→ **Exercise**:
Retype, exactly as written, every line from the one containing "the whole thermometer" down to the one containing "cad_parts[node].hide_render = cad_parts[node].hide_viewport", including both, and nothing else.

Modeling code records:

================================

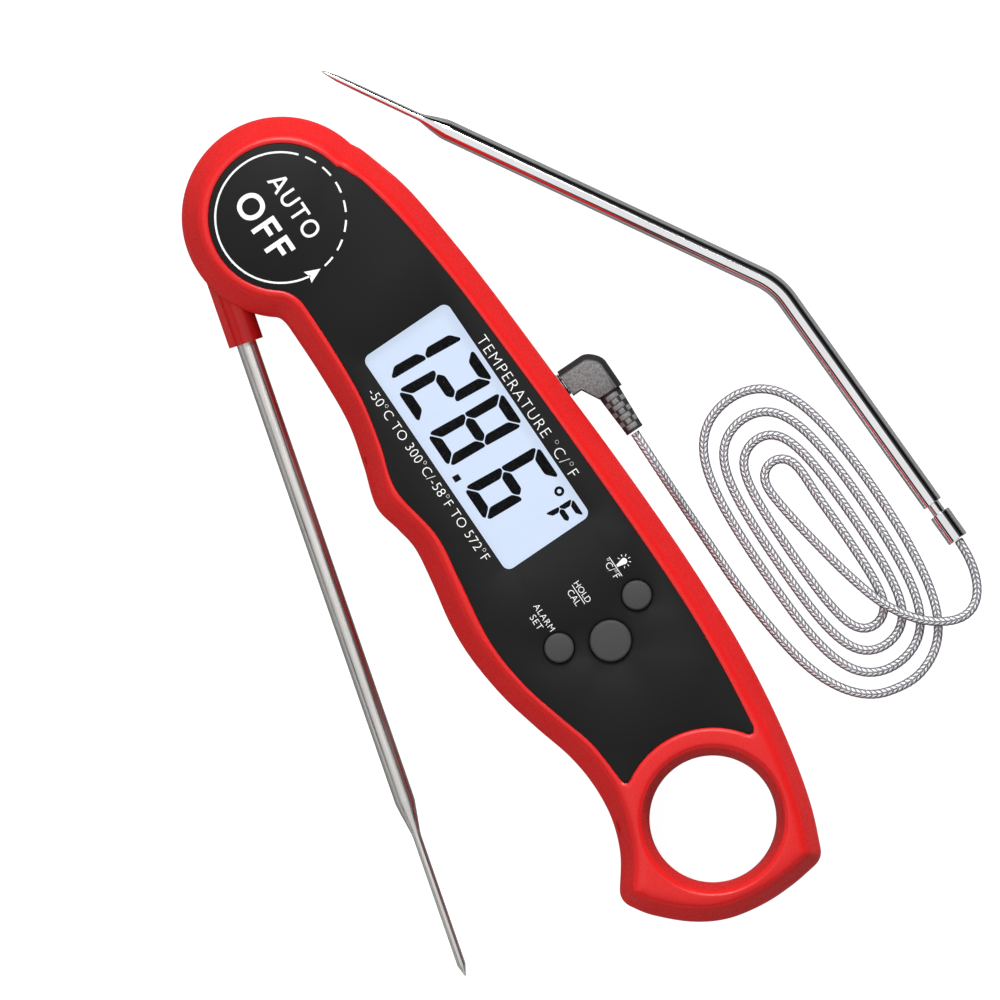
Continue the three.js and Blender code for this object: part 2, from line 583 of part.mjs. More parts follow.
// ---------------------------------------------------------------- the folding probe, drawn folded
function foldingProbe() {
  const group = new THREE.Group();
  const middle = (HUB.z0 + HUB.z1) / 2;
  const bendRoute = [
    v3(PROBE_X, -12, middle), v3(-12.4, -6.5, middle), v3(-10.0, -3.4, middle), v3(-6.8, -1.8, middle),
  ];
  const wirePath = new THREE.CatmullRomCurve3(
    [v3(PROBE_X, -128.5, middle), v3(PROBE_X, -70, middle), v3(PROBE_X, -20, middle), ...bendRoute],
    false,
    "centripetal",
  );
  const wireDuct = new THREE.CatmullRomCurve3(
    [v3(PROBE_X, -20, middle), ...bendRoute, v3(-5.0, -0.9, middle)],
    false,
    "centripetal",
  );
  const neckSection = new THREE.Shape([
    v2(-NECK.width / 2, -1.9), v2(-1.9, -3.1), v2(1.2, -3.1), v2(2.55, -2.3), v2(3.1, -1.0), v2(3.1, 1.0),
    v2(2.55, 2.3), v2(1.2, 3.1), v2(-1.9, 3.1), v2(-NECK.width / 2, 1.9),
  ]);
  const neck = solid(
    new THREE.ExtrudeGeometry(neckSection, { depth: -NECK.end, bevelEnabled: false })
      .rotateX(Math.PI / 2)
      .translate(PROBE_X, 0, middle),
  );
  const shaftHole = turnedAlong(
    [[0, 0], [2.0, 0], [2.0, 12], [0, 12]],
    v3(PROBE_X, SHAFT.root + GAP, middle),
    v3(PROBE_X, -100, middle),
    20,
  );
  const hub = cut(
    join(disc(0, 0, HUB.radius, HUB.z0, HUB.z1, 64), neck),
    disc(0, 0, HUB.bore, HUB.z0 - 1, HUB.z1 + 1, 40),
    washer(0, 0, 6.9, 9.9, HUB.z1 - 0.9, HUB.z1 + 1, 36),
    washer(0, 0, 6.9, 9.5, HUB.z0 - 1, HUB.z0 + 1.0, 36),
    disc(0, -12.6, 1.9, middle - 1.6, HUB.z1 + 1, 16),
    shaftHole,
    tube(wireDuct, 0.8, 18),
  );
  const wall = SHAFT.wall;
  const along = (y) => SHAFT.root - y;
  const shaft = turnedAlong(
    [
      [0, along(SHAFT.tip)], [THIN_RADIUS, along(SHAFT.cone)], [THIN_RADIUS, along(SHAFT.thin)],
      [SHAFT.radius, along(SHAFT.taper)], [SHAFT.radius, 0], [SHAFT.radius - wall, 0],
      [SHAFT.radius - wall, along(SHAFT.taper)], [0.55, along(SHAFT.thin)], [0.55, along(SHAFT.cone) - 0.2],
      [0, along(SHAFT.cone) - 0.2],
    ],
    v3(PROBE_X, SHAFT.root, middle),
    v3(PROBE_X, -200, middle),
    20,
  );
  const bead = turnedAlong(
    [[0, 0], [0.4, 0.3], [0.4, 2.4], [0, 2.9]],
    v3(PROBE_X, -129.4, middle),
    v3(PROBE_X, -200, middle),
    10,
  );
  group.add(
    meshOf("probe_hub", hub, RED),
    meshOf("probe_shaft", shaft, STEEL),
    meshOf("probe_thermistor", bead, SOFT_BLACK),
    meshOf("probe_wire", tube(wirePath, 0.28, 26, 6), GOLD),
    meshOf("hub_magnet", disc(0, -12.6, 1.5, middle - 1.3, middle + 2.0, 16), MAGNET),
  );
  group.rotation.z = -rad(REST_OPEN);
  return group;
}

// The friction washer and the O-ring between the hub and the shells.
function hubRings() {
  return [
    meshOf("hub_wave_washer", washer(0, 0, 7.2, 9.6, HUB.z1 - 0.6, HUB.z1 - 0.1, 32), STEEL),
    meshOf("hub_seal_ring", washer(0, 0, 7.2, 9.2, HUB.z0 - 0.1, HUB.z0 + 0.7, 32), SOFT_BLACK),
  ];
}

// ---------------------------------------------------------------- the wired probe
// Where the cord leaves the boot, runs down to the table and reaches the coil.
const LEAD_ROUTE = [
  [29.75, -65.7, 8.7], [29.7, -69.0, 8.6], [29.65, -72.5, 8.0], [29.6, -76.5, 6.4], [29.6, -80.5, 4.3],
  [29.6, -84.5, 2.5], [29.6, -88.5, 1.3], [29.6, -92.5, 0.85], [29.6, -96.7, 0.76],
];
// From the top of the coil, over its right-hand runs and up to the ferrule.
const TAIL_ROUTE = [
  [47.4, -111.0, 2.75], [48.8, -114.6, 2.75], [50.6, -118.0, 2.75], [52.9, -121.0, 2.75],
  [55.6, -123.2, 2.7], [58.4, -124.5, 2.3], [60.6, -124.6, 1.4], [62.6, -123.4, 0.85], [64.2, -121.2, 0.8],
  [65.3, -118.6, 1.1], [65.9, -115.8, 1.6], [66.0, -113.25, 1.9],
];

function coilOutline() {
  const shape = new THREE.Shape();
  shape.moveTo(28.7, -97.0);
  shape.lineTo(28.7, -104.5);
  shape.splineThru(
    [
      [31.0, -116.5], [35.0, -124.3], [40.5, -128.6], [45.6, -129.8], [51.5, -128.0], [56.0, -122.0],
      [58.8, -112.0], [59.5, -99.0], [58.6, -86.0], [55.4, -75.5], [51.0, -70.9], [46.2, -69.4],
      [41.0, -70.9], [36.6, -75.6], [34.1, -83.0], [33.4, -90.0],
    ].map(([x, y]) => v2(x, y)),
  );
  shape.lineTo(33.4, -97.0);
  shape.closePath();
  return shape.getPoints(2).slice(0, -1);
}

function plugParts() {
  const { thick, x0 } = PLUG;
  const [z0, z1] = [JACK.z - thick / 2, JACK.z + thick / 2];
  const body = prism(
    [
      v2(x0, -54.4), v2(26.2, -54.4), v2(27.9, -57.5), v2(32.6, -57.5), v2(32.6, -51.9), v2(31.7, -50.4),
      v2(30.0, -49.3), v2(x0, -49.3),
    ],
    z0,
    z1,
  );
  const start = v3(x0 - 0.2 - GAP, JACK.y, JACK.z);
  const into = v3(0, JACK.y, JACK.z);
  const sleeve = turnedAlong(
    [[0.75, 0], [2.2, 0], [2.2, 0.35], [PLUG.pin, 0.35], [PLUG.pin, 8.0], [0.75, 8.0], [0.75, 0]],
    start,
    into,
    20,
  );
  const tip = turnedAlong(
    [[0, 0], [0.45, 0], [0.45, 8.4], [PLUG.pin, 8.4], [PLUG.pin, 8.9], [0.8, 9.5], [1.15, 10.1], [0.7, 10.9], [0, 11.1]],
    start,
    into,
    20,
  );
  const boot = turnedAlong(
    [
      [0, 0], [BOOT.r0, 0], [BOOT.r0, 0.9], [BOOT.r0 - 0.3, 1.0], [BOOT.r0 - 0.3, 1.6], [BOOT.r0 - 0.1, 1.7],
      [BOOT.r0 - 0.15, 3.1], [BOOT.r1, 3.2], [BOOT.r1, 4.0], [BOOT.r1 + 0.1, 4.1], [BOOT.r1, 7.7], [0, 7.7],
    ],
    v3(BOOT.x, BOOT.y0, JACK.z),
    v3(BOOT.x, -200, JACK.z),
    20,
  );
  return [
    meshOf("plug_body", body, SOFT_BLACK),
    meshOf("plug_sleeve", sleeve, BRIGHT),
    meshOf("plug_tip", tip, BRIGHT),
    meshOf("plug_boot", boot, SOFT_BLACK),
  ];
}

// The bent line of the wired probe's shaft, from its root to where the tip's taper starts.
function wiredLine(from, upTo) {
  const z = WIRED.z;
  const down = WIRED_ROOT.clone().sub(WIRED_ELBOW).normalize();
  const up = WIRED_TIP.clone().sub(WIRED_ELBOW).normalize();
  const tangent = WIRED.bend * Math.tan((Math.PI - Math.acos(down.dot(up))) / 2);
  const at = (direction, distance) => {
    const p = WIRED_ELBOW.clone().addScaledVector(direction, distance);
    return v3(p.x, p.y, z);
  };
  const path = new THREE.CurvePath();
  const length = WIRED_ROOT.distanceTo(WIRED_ELBOW);
  const [arcIn, arcOut] = [at(down, tangent), at(up, tangent)];
  path.add(new THREE.LineCurve3(at(down, length - from), arcIn));
  path.add(new THREE.QuadraticBezierCurve3(arcIn, v3(WIRED_ELBOW.x, WIRED_ELBOW.y, z), arcOut));
  path.add(new THREE.LineCurve3(arcOut, at(up, upTo)));
  return path;
}

function wiredProbe() {
  const reach = WIRED_ELBOW.distanceTo(WIRED_TIP);
  const tip = v3(WIRED_TIP.x, WIRED_TIP.y, WIRED.z);
  const elbow = v3(WIRED_ELBOW.x, WIRED_ELBOW.y, WIRED.z);
  const point = turnedAlong(
    [[0, 0], [0.28, 0.1], [0.5, 3], [0.62, 19], [0.8, 20.2], [WIRED.radius, 24], [WIRED.radius, 27], [0, 27]],
    tip,
    elbow,
    16,
  );
  const outer = join(tube(wiredLine(0, reach - 26), WIRED.radius, 26, 16), point);
  const inside = join(
    tube(wiredLine(-1, reach - 26), WIRED.radius - WIRED.wall, 26, 10),
    turnedAlong([[0, 3.5], [0.32, 3.5], [0.4, 19], [1.4, 24.2], [1.4, 27], [0, 27]], tip, elbow, 10),
  );
  const root = v3(WIRED_ROOT.x, WIRED_ROOT.y, WIRED.z);
  const away = root.clone().add(root).sub(elbow);
  const ferrule = turnedAlong(
    [[0, 0.3], [1.2, 0.3], [1.2, 2.1], [1.75, 2.1], [1.9, 2.3], [1.9, 7.5], [1.7, 7.7], [0, 7.7]],
    root,
    away,
    20,
  );
  const bead = turnedAlong([[0, 4.0], [0.2, 4.2], [0.2, 6.5], [0, 7.0]], tip, elbow, 8);
  return [
    meshOf("wired_probe_shaft", cut(outer, inside), BRIGHT),
    meshOf("crimp_ferrule", ferrule, BRIGHT),
    meshOf("wired_thermistor", bead, SOFT_BLACK),
    meshOf("wired_probe_wire", tube(wiredLine(1, reach - 8), 0.22, 26, 6), GOLD),
  ];
}

function cordParts() {
  const curve = (route) => new THREE.CatmullRomCurve3(route.map((p) => v3(...p)), false, "centripetal");
  return [
    meshOf("cord_lead", tube(curve(LEAD_ROUTE), CORD_RADIUS, 16), BRAID),
    meshOf("cord_coil", prism(coilOutline(), 0, COIL_HEIGHT), BRAID),
    meshOf("cord_tail", tube(curve(TAIL_ROUTE), CORD_RADIUS, 16), BRAID),
  ];
}

// ---------------------------------------------------------------- the whole thermometer
const slot = hubSlot();
const thermometer = new THREE.Group();
thermometer.add(
  meshOf("front_shell", frontShell(slot), RED),
  meshOf("back_shell", backShell(slot), RED),
  meshOf("face_panel", facePanel(), PANEL_BLACK),
  ...displayStack(),
  ...insideParts(),
  ...backParts(),
  batteryCover(),
  ...hubRings(),
  foldingProbe(),
  ...plugParts(),
  ...cordParts(),
  ...wiredProbe(),
);
for (const [name, button] of Object.entries(BUTTONS)) {
  thermometer.add(pushButton(name, button), keySwitch(name, button));
}

export default thermometer;
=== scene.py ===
# The looks of a folding meat thermometer with a second, wired probe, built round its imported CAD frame.
# Lengths are in millimetres, in the CAD's frame, and become metres when a mesh is made.
import math

import bmesh
import bpy
import numpy as np
from mathutils import Matrix, Vector
from mathutils.geometry import delaunay_2d_cdt
from mathutils.kdtree import KDTree


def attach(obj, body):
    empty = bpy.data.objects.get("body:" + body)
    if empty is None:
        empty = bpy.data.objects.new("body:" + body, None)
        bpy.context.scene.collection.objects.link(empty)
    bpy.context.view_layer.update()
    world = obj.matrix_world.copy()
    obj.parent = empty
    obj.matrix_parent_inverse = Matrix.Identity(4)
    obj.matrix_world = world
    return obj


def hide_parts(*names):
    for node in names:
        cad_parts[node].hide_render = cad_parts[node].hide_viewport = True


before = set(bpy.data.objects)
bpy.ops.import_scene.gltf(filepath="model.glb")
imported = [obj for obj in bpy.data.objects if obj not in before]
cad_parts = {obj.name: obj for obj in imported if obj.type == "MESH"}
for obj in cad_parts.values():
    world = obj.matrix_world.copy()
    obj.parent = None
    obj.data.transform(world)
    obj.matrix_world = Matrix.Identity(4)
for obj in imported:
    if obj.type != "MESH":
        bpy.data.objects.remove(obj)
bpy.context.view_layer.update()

MM = 0.001
RED = (0.60, 0.011, 0.011)

# ---------------------------------------------------------------- the case's levels, from the CAD
PARTING_Z = 8.7
HALF_GAP = 0.15
BEVEL_FOOT_Z = 12.4
CREST_Z = 18.0
PANEL_SEAT_Z = 16.4
PANEL_Z = (16.7, 17.6)
DECK_Z = 15.2
FLOOR_Z = 2.0
FOOT_Z = 2.4
BUTTON_TOP_Z = 19.0
HUB_Z = (5.6, 11.8)
HUB_MID_Z = 8.7
GAP = 0.3

HEAD_RADIUS = 17.5
RING_CENTRE = (3.15, -129.1)
RING_MOUTH = 12.85
RING_BORE = 11.05
DISPLAY = (-2.2, 15.2, -73.1, -28.5)
DISPLAY_CORNER = 1.2
BUTTONS = {
    "alarm": (-2.25, -89.3, 2.7),
    "hold": (5.85, -93.3, 3.75),
    "light": (14.1, -89.3, 2.7),
}
CELL_CENTRE = (5.4, -90.0)
CASE_SCREWS = [(-1.0, -22.4), (13.2, -22.4), (-3.0, -106.5), (15.6, -108.0)]
MAGNETS = [(7.0, -36.0), (7.0, -66.0)]
BEVEL_MARKS = [
    [(-12.2, -44.2), (-10.1, -43.2), (-11.76, -42.7)],
    [(-11.6, -122.0), (-9.3, -120.5), (-11.1, -120.0)],
]
SCREW_HOLE = 1.25
PIVOT_HOLE = 1.6
FACE_CUT = (14.5, 17.2)
BOSS_FOOT = 1.5
HUB_BORE = 16.5
POST_RADIUS = 5.9
NECK_SWEEP = (8, 226)
JACK_Y = -51.8
PROBE_X = -13.1
REST_OPEN = math.radians(15.1)


# ---------------------------------------------------------------- camera, floor and light
AIM = Vector((3.7, -62.2, 0)) * MM
UP = Vector((0.5621, 0.8271, 0)).normalized()
RIGHT = Vector((UP.y, -UP.x, 0))
CAMERA_HEIGHT = 7.0
SENSOR = 36
SEEN_WIDTH = 174.7 * MM


def placed(name, data):
    """A new object in the scene."""
    made = bpy.data.objects.new(name, data)
    bpy.context.scene.collection.objects.link(made)
    return made


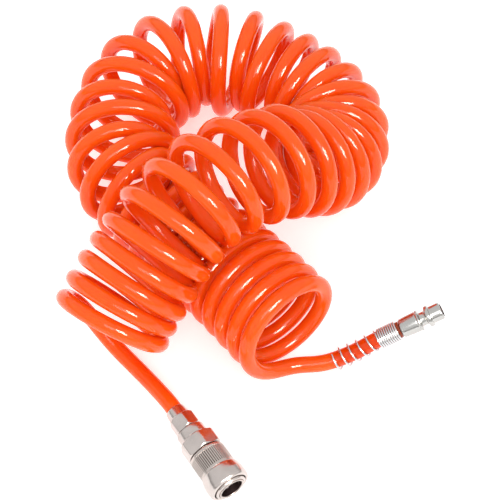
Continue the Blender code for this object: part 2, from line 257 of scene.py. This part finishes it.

================================

→ **Result**:
// ---------------------------------------------------------------- the whole thermometer
const slot = hubSlot();
const thermometer = new THREE.Group();
thermometer.add(
  meshOf("front_shell", frontShell(slot), RED),
  meshOf("back_shell", backShell(slot), RED),
  meshOf("face_panel", facePanel(), PANEL_BLACK),
  ...displayStack(),
  ...insideParts(),
  ...backParts(),
  batteryCover(),
  ...hubRings(),
  foldingProbe(),
  ...plugParts(),
  ...cordParts(),
  ...wiredProbe(),
);
for (const [name, button] of Object.entries(BUTTONS)) {
  thermometer.add(pushButton(name, button), keySwitch(name, button));
}

export default thermometer;
=== scene.py ===
# The looks of a folding meat thermometer with a second, wired probe, built round its imported CAD frame.
# Lengths are in millimetres, in the CAD's frame, and become metres when a mesh is made.
import math

import bmesh
import bpy
import numpy as np
from mathutils import Matrix, Vector
from mathutils.geometry import delaunay_2d_cdt
from mathutils.kdtree import KDTree


def attach(obj, body):
    empty = bpy.data.objects.get("body:" + body)
    if empty is None:
        empty = bpy.data.objects.new("body:" + body, None)
        bpy.context.scene.collection.objects.link(empty)
    bpy.context.view_layer.update()
    world = obj.matrix_world.copy()
    obj.parent = empty
    obj.matrix_parent_inverse = Matrix.Identity(4)
    obj.matrix_world = world
    return obj


def hide_parts(*names):
    for node in names:
        cad_parts[node].hide_render = cad_parts[node].hide_viewport = True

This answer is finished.